My wife is alot braver than me. I couldn't handle being in the passenger seat...
Coden - The driving is kinda tough on the first day, but you adapt quickly. By the end of the trip, you'll be loving it. It really is alot of fun. Honest!
Liamsaunt - Wow! This really is a small world. I am the guy who said hello to you at Skinny Legs. I saw your Red Sox cap and couldn't help myself. I also remember bumping into you at Francis Bay. I hope you had a fantastic week. We sure did.
Karrieb & BBG - Thanks for the support...I know I will finally get the hang of it...I hope! I'm usually the DD here...so staying sober and driving is no problem. I'll have to save my drinking for the villa and for Coral Bay establishments! LOL
One thing though, our plane lands at 4:14, so by the time we get to Red Hook, ferry over to STJ, picked up by the villa people, and then taken to pick up our jeep it s/b close to dark...right? So my 1st drive is going to be twilight to dark. Don't you think?
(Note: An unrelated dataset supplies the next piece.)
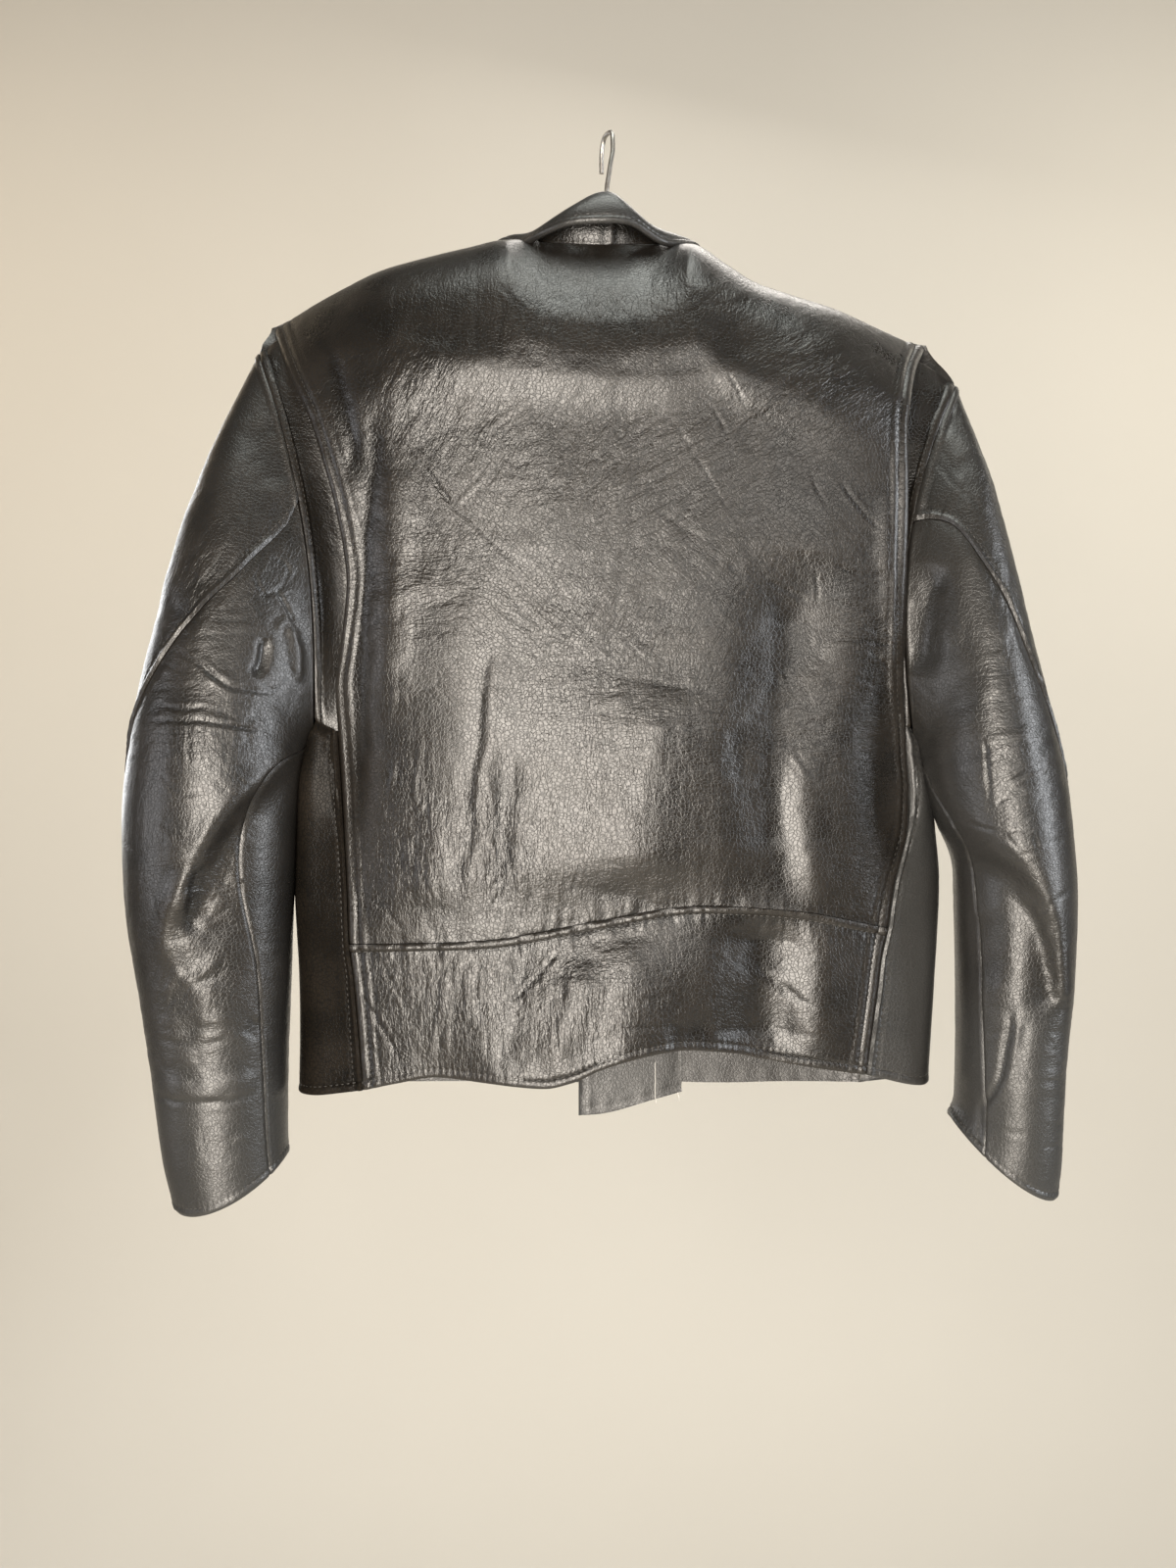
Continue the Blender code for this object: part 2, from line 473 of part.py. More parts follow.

Karrieb - congrats on booking a trip for November. I can't wait to hear all about your wonderful trip!!!
Sunset is between 6:30 and 7:00 right now, so it may be a little on the dark side. But, some of the blind corners are easier at night. You can see the headlights of the approaching cars. (In the daylight, you need to use the double beep technique and keep your fingers crossed.) Just drive slowly and you'll be fine!